How does identity data relate to transactional and other kinds of data?

Is it non-overlapping? The same, or a subset? Is there overlap; if so, where, and under which circumstances?

These questions are at the heart of the thought process that needs to get into designing identity technologies for the era of pervasive identity. For example, if the answer was "non-overlapping", then we could merrily go ahead and design identity systems on the green field (at least with respect to non-identity systems), not worrying about what is in, say, the customer database. If the answer was "the same, or a subset", then we’d better not design any identity systems, but instead devise methods by which existing systems (such as transactional systems and other systems that were not built for identity per se) can be recruited to also meet the requirements of identity.

I’ve found that when I’m asking that question, which I occasionally do, the answers that I’m getting from people in the community often dramatically differ depending on how much the person being asked has an "enterprise directory" background. (and if you think about that for a minute, that makes some sense.) To exaggerate, not being entirely fair here for a minute, that opinion sometimes seems to be "what’s in the directory is the identity information, and all other systems aren’t directories, so they don’t have identity information." with the conclusion of "little or no overlap". If that sounds like a self-fulfilling promise to you, it certainly does to me.

In my experience, however, this traditional view is increasingly inconsistent with what is happening, in terms of user behavior, in terms of the shift of power and control from centralized organizations with a firm wall around them to individuals, and in terms of the new technologies and services that are springing up in response.

For example, the other day, I needed to get in touch with somebody whose phone number I had lost, or never had had in the first place. I found it: by Googling his name first, finding his blog, and doing a whois lookup on the DNS address of his blog. It could have been through reverse phone number lookup by address at Google. Or by going through LinkedIn. If we had happened to work for the same company with a well-maintained directory, I could have gotten the number from there; but we didn’t.

Of course, this use case is not an enterprise use case. But that is the whole point about pervasive, indepedent identity! It isn’t tied into any one organization or central repository of identity information.
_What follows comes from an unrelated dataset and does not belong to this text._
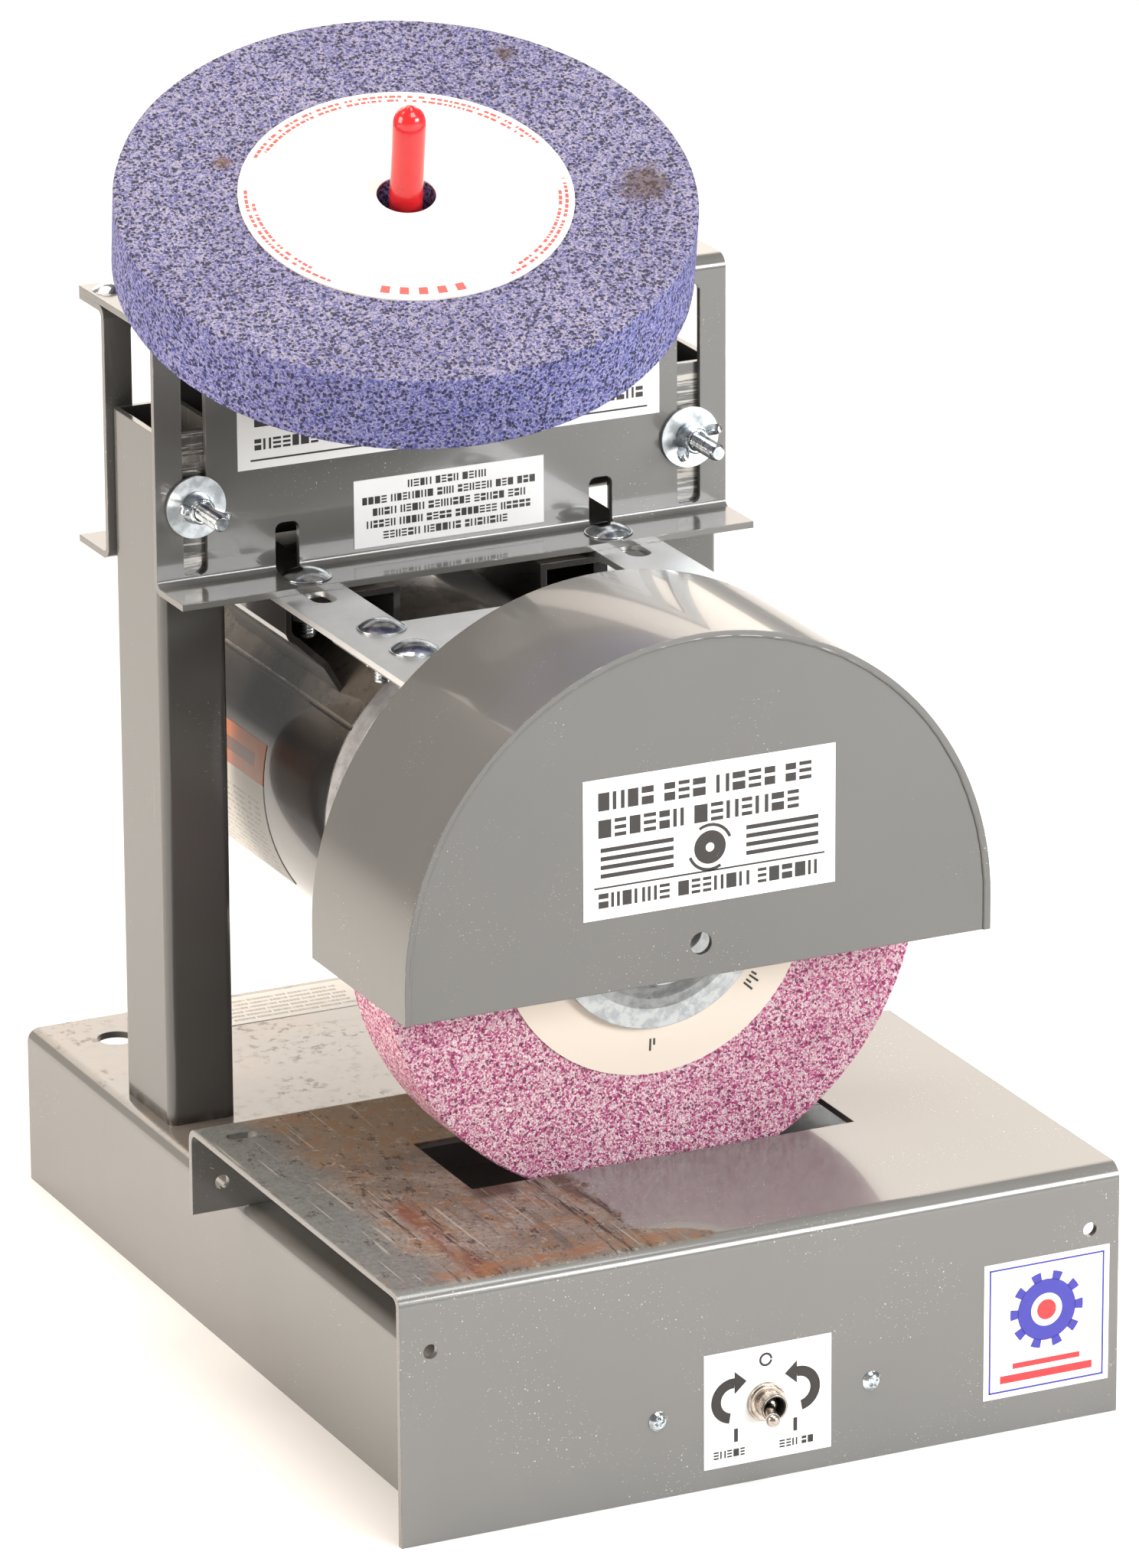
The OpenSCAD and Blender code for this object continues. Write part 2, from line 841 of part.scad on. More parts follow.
module winding_shape() {
    translate([58, 0]) round_rect(16, 15, 5);
}

module stator_windings() {
    color("#a4562a") for (y = [core_front - 8, core_back + 8])
        on_axis(y) turned() winding_shape();
}

module through_bolts() {
    first = shell_front - 22;
    last = shell_back + 16;
    color(zinc) for (turn = [45:90:315])
        on_axis(first) rotate([0, turn, 0]) translate([through_r, 0, 0]) {
            rod(4.8, last - first);
            translate([0, -2.5, 0]) rotate([-90, 0, 0]) hex_prism(8, 4);
        }
}

module bearing() {
    difference() {
        rod(2 * bearing_r, bearing_t);
        translate([0, -1, 0]) rod(shaft_d + 0.1, bearing_t + 2);
    }
}

module front_bearing() {
    color(steel) on_axis(shell_front - 18) bearing();
}

module rear_bearing() {
    color(steel) on_axis(shell_back + 6) bearing();
}

module start_switch() {
    color("#7a5a2e") on_axis(shell_back + 2.5) difference() {
        rod(104, 2.5);
        translate([0, -1, 0]) rod(44, 5);
    }
}

// frame of the capacitor, on the right flank of the shell behind the post
module capacitor_place() {
    on_axis(375.5) rotate([0, -18, 0]) translate([motor_r + 2, 0, 0]) children();
}

module capacitor() {
    color(steel) capacitor_place() translate([17.5, 3, 0]) rod(32, 52);
}

module capacitor_cover() {
    color(black) difference() {
        capacitor_place() difference() {
            union() {
                translate([17.5, 0, 0]) rod(38, 58);
                translate([-6, 0, -19]) cube([23.5, 58, 38]);
            }
            translate([17.5, 1.5, 0]) rod(35, 55);
            translate([-7, 1.5, -17.5]) cube([24.5, 55, 35]);
        }
        on_axis(370) rod(2 * motor_r, 70);
    }
}

// ---------- spindle ----------

module shaft() {
    first = 76;
    color(steel) on_axis(first) rod(shaft_d, shell_back + 19 - first);
}

module rotor() {
    color(steel) on_axis(core_front - 2) difference() {
        union() {
            rod(2 * core_inner_r - 0.8, core_back - core_front + 4);
            translate([0, -8, 0]) rod(60, core_back - core_front + 20);
        }
        translate([0, -10, 0]) rod(shaft_d, core_back - core_front + 30);
    }
}

module fan() {
    color(black) on_axis(core_back + 14) difference() {
        union() {
            rod(26, 12);
            rod(72, 1.5);
            for (turn = [0:45:315])
                rotate([0, turn, 0]) translate([10, 0, -1]) cube([24, 12, 2]);
        }
        translate([0, -1, 0]) rod(shaft_d, 14);
    }
}

module outer_flange() {
    color(zinc) on_axis(wheel_front - blotter_t - 8.4) difference() {
        turned() polygon([[0, 0], [30, 0], [37, 3], [42, 4.2], [flange_r, 4.4], [flange_r, 8.4],
            [40, 8.4], [38, 7], [16, 7], [14, 8.4], [0, 8.4]]);
        translate([0, -1, 0]) rod(shaft_d, 12);
    }
}

module inner_flange() {
    first = wheel_back + blotter_t;
    color(zinc) difference() {
        union() {
            on_axis(first) turned() polygon([[0, 0], [flange_r, 0], [flange_r, 4], [40, 5],
                [17, 5], [17, 22], [0, 22]]);
            on_axis(wheel_front) rod(wheel_bore - 0.2, wheel_t + blotter_t + 1);
        }
        on_axis(wheel_front - 1) rod(shaft_d, 80);
    }
}

module spindle_nut() {
    color(steel) on_axis(wheel_front - blotter_t - 8.4) rotate([90, 0, 0])
        hex_nut(23.8, shaft_d, 12);
}

module grinding_wheel() {
    color("#b0708f") on_axis(wheel_back) rotate([90, 0, 0]) wheel_body();
}

module wheel_blotters() {
    color("#e8d9c4") {
        on_axis(wheel_front) rotate([90, 0, 0]) washer(blotter_d, wheel_bore, blotter_t);
        on_axis(wheel_back + blotter_t) rotate([90, 0, 0])
            washer(blotter_d, wheel_bore, blotter_t);
    }
}

// ---------- whole part ----------

base_channel();
work_table();
left_post();
right_post();
post_bolts();
fender_washers();
switch_box();
switch_body();
switch_terminals();
switch_ring_nut();
switch_box_screws();
cord_gland();
switch_label();
square_sticker();
base_label();
toggle_lever();
left_wing_nut();
right_wing_nut();
front_channel();
rear_channel();
top_bolts();
top_nuts();
peg_bracket();
peg_stud();
peg_washer();
peg_cap();
upper_label();
lower_label();
motor_plate();
guard_front();
guard_rim();
guard_back();
guard_label();
plate_bolts();
plate_washers();
plate_nuts();
motor_foot();
motor_shell();
front_bell();
rear_bell();
stator_core();
stator_windings();
through_bolts();
front_bearing();
rear_bearing();
start_switch();
capacitor();
capacitor_cover();
motor_label();
shaft();
rotor();
fan();
inner_flange();
outer_flange();
spindle_nut();
grinding_wheel();
wheel_blotters();
spare_wheel();
spare_blotters();
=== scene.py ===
"""Bench grinder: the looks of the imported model. Metres, +X to the right, +Y to the rear, +Z up."""

import json
import random
from math import asin, atan2, cos, degrees, pi, radians, sin, sqrt

import bmesh
import bpy
from mathutils import Matrix, Vector, noise


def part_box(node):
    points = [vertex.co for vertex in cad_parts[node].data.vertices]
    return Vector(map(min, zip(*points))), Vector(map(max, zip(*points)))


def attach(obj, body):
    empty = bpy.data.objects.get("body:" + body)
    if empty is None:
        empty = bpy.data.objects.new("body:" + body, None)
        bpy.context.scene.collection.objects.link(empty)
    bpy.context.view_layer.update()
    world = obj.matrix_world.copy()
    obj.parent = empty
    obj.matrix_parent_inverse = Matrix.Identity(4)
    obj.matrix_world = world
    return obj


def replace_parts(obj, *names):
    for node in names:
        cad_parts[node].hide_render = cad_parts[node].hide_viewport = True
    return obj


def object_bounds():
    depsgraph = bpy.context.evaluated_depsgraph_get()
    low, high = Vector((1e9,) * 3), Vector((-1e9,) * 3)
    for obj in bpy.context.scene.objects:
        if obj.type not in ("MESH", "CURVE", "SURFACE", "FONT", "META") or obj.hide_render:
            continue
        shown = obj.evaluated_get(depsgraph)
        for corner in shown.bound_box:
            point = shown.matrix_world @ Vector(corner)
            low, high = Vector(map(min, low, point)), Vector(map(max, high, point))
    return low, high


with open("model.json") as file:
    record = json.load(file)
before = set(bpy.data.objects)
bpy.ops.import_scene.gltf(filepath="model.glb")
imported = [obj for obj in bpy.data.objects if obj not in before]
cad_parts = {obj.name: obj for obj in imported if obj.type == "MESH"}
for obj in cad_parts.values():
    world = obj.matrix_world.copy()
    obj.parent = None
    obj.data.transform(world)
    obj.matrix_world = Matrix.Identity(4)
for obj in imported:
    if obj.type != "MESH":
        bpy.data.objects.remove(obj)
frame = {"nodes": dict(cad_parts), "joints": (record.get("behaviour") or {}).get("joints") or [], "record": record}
cad_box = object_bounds()
MM = 0.001
FORWARD = (0, -1, 0)
JOINTS = {j["name"]: j for j in frame["joints"]}


# ---------- places that come from the frame ----------

def middle(node):
    """The middle of a CAD node's box."""
    low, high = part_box(node)
    return (low + high) / 2


def solids(node):
    """(lowest corner, highest corner) of each separate solid in a CAD node, from left to right."""
    mesh = frame["nodes"][node].data
    spots = [tuple(round(c, 6) for c in v.co) for v in mesh.vertices]
    root = {spot: spot for spot in spots}

    def find(spot):
        while root[spot] != spot:
            root[spot] = root[root[spot]]
            spot = root[spot]
        return spot

    for edge in mesh.edges:
        a, b = (find(spots[i]) for i in edge.vertices)
        root[a] = b
    groups = {}
    for spot in root:
        groups.setdefault(find(spot), []).append(spot)
    boxes = [(Vector(map(min, zip(*g))), Vector(map(max, zip(*g)))) for g in groups.values()]
    return sorted(boxes, key=lambda box: tuple(box[0]))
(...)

It is the non-enterprise use cases, the "open internet" use cases of identity technology that are needed to be addressed today because increasingly, the people we interact with and relate to are outside of the confines of the same organization; certainly outside of 9-5, which isn’t what it used to be, either. There is also the convenience factor: Google is a lot closer to the fingertips of a lot of people than the enterprise directory application.
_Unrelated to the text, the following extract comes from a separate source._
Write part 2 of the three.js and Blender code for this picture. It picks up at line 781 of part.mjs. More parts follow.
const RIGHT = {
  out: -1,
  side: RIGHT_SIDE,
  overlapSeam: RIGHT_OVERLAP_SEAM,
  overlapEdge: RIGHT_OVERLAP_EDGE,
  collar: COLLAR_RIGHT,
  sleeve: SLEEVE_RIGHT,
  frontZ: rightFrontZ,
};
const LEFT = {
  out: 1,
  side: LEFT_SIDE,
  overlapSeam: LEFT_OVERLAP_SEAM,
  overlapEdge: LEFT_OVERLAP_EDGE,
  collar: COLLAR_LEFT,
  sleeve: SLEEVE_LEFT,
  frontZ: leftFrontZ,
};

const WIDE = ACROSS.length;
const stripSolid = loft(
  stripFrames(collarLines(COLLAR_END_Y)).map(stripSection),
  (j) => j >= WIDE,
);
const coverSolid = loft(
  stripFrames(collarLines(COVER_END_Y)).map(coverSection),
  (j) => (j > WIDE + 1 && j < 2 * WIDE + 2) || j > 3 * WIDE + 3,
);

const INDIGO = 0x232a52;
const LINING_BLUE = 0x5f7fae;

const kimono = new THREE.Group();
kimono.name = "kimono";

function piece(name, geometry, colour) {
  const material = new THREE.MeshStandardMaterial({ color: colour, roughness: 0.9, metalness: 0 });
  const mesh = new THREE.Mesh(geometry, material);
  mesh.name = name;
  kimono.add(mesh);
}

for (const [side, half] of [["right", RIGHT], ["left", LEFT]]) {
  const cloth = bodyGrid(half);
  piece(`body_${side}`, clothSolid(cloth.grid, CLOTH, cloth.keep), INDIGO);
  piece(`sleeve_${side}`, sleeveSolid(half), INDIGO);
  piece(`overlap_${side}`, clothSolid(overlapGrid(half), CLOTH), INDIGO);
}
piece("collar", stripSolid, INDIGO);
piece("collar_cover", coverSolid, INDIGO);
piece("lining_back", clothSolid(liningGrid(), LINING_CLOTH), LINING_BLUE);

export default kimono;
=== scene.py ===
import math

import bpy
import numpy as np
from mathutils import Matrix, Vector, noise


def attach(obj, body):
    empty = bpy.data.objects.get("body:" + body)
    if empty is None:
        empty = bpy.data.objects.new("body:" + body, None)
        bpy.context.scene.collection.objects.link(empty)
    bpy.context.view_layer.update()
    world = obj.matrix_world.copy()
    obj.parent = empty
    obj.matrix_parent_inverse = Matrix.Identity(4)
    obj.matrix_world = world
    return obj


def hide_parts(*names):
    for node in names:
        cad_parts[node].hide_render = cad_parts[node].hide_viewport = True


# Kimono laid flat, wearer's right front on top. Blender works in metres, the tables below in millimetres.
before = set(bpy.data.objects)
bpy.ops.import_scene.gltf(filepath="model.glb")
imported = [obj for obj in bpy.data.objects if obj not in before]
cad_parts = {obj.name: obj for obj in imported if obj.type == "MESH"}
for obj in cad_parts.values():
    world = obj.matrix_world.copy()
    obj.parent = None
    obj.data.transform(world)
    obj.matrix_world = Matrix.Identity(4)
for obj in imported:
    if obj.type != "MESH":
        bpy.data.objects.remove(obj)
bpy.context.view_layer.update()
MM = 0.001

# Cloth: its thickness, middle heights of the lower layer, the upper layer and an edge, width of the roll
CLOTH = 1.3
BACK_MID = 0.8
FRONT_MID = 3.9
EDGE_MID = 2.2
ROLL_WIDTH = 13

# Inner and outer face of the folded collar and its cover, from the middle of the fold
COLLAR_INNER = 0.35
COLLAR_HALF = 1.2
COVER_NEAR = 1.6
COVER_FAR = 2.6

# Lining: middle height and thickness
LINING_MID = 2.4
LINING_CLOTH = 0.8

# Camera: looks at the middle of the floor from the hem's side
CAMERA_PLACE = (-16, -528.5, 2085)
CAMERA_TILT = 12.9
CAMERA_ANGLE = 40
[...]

Note also that what is one person’s identity data is somebody else’s transaction data. We certainly don’t run MyLID.net (our hosted LID, OpenID, Yadis identity service) on top of a directory, and I’m pretty sure that is also true for many social web applications. Netflix’s social network functionality has a lot of identity-related data in it, but they probably (conjecture on my part, I don’t know) store it just in the same database that all their other information is in: maintaining the relationships between people and their purchases would be rather difficult if one introduced the usual impedance mismatch between a directory and a database; the benefits would be rather marginal, and Neflix does use transaction data as a form of identity data in any case …
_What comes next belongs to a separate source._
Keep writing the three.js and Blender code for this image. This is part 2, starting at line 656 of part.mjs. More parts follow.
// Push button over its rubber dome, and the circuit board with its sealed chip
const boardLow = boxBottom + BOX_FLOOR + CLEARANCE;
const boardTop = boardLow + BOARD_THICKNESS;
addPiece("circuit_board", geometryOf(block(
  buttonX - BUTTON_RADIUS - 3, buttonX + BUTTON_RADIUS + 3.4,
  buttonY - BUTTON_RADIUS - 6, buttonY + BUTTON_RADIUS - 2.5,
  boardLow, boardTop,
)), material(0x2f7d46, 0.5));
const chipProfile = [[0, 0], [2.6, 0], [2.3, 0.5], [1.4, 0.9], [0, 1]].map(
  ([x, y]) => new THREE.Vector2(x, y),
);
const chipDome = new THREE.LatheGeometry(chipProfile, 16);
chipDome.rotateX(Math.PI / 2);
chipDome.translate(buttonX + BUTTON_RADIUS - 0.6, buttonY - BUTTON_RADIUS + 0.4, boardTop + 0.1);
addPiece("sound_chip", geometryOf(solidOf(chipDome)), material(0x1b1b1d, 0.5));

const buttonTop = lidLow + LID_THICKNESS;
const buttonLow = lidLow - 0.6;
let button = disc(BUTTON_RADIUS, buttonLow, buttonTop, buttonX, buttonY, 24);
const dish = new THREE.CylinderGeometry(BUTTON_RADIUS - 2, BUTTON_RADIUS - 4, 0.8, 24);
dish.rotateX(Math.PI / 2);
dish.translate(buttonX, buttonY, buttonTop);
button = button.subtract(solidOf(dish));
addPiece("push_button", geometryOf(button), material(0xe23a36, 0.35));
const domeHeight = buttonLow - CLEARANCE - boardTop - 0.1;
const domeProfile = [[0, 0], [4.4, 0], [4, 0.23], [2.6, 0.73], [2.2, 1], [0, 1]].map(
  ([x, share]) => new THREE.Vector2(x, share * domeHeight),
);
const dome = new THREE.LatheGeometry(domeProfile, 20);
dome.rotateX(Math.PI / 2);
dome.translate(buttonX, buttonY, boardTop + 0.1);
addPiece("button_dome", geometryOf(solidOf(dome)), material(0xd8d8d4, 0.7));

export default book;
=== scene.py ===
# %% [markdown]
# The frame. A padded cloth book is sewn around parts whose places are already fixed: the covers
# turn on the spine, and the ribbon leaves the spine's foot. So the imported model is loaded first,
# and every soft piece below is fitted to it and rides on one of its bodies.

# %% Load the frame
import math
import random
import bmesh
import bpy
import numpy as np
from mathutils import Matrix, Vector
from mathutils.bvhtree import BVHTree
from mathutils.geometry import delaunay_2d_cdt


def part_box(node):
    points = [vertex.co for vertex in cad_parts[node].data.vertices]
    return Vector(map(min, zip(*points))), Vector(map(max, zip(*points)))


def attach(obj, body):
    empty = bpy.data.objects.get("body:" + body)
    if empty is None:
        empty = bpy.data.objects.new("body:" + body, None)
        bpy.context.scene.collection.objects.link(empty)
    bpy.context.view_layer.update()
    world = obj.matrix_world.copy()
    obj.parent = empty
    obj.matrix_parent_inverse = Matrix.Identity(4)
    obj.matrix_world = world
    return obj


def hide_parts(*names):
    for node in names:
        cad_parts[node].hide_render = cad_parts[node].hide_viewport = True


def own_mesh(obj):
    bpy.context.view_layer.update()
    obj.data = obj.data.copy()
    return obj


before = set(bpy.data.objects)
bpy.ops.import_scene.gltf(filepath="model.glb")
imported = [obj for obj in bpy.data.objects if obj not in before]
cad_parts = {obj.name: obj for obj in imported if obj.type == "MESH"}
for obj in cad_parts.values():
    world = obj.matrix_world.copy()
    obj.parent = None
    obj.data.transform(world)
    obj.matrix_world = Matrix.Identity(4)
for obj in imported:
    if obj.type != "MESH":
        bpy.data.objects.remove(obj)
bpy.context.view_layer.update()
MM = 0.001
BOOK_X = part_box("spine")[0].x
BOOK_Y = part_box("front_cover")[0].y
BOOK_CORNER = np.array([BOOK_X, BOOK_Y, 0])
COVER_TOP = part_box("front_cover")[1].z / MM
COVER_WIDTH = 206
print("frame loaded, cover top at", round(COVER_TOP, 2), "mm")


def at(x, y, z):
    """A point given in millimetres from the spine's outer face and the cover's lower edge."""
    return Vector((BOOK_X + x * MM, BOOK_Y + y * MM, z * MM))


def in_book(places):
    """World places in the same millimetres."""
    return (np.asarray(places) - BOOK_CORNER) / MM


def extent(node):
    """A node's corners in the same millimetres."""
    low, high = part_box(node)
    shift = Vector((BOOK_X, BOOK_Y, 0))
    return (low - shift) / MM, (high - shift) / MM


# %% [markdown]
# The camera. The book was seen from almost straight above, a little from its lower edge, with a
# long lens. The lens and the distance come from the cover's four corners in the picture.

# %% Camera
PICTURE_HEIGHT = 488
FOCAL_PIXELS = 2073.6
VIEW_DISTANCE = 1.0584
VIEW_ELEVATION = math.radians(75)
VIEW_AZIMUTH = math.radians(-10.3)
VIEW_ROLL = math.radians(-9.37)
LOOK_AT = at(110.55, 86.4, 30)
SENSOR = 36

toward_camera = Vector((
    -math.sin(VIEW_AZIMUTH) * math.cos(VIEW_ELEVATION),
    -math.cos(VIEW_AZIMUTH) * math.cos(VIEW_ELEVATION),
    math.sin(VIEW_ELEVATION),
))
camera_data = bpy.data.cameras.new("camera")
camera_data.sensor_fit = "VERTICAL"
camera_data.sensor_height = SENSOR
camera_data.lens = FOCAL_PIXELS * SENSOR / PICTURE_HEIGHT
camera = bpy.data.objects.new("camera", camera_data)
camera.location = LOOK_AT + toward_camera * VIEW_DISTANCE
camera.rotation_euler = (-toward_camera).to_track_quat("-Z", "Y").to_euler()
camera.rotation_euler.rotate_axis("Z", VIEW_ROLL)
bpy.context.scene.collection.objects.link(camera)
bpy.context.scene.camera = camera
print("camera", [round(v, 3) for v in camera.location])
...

The conclusion: a separation between these different kinds of data, and allocation to different kinds of information systems with strict boundaries between them, might have made sense in the past, and within a tightly structured IT environment (and even then, show me the enterprise application that does not have at least a bit of identity information in it). Today, on the open web, with social software being one of the primary areas of innovation, this separation is increasingly anachronistic, if it is performed for the purposes of "separating identity data from transaction data". (There are good other reasons, such as differing performance profiles. But conceptually, we should be thinking about one tightly cross-referenced set of information, even if we decide that data item A should rather sit in system B than C because it’s faster, or cheaper, or …).

What we need, in the end, is an approach that considers the entire web and enterprise IT infrastructure, warts and all, one giant, distributed, decentralized meta-directory (or meta-database, or …) that has parts that are optimized for different requirements, but that can be accessed uniformly so application development "native to the web" is possible. Identity data elements are a subset of all of that information, and tightly related to other data elements, both identity and not. And that way, we don’t even need to draw an artificial line whether or not information item X (say, somebody’s presence or transaction record on eBay) is or isn’t a piece of identity information.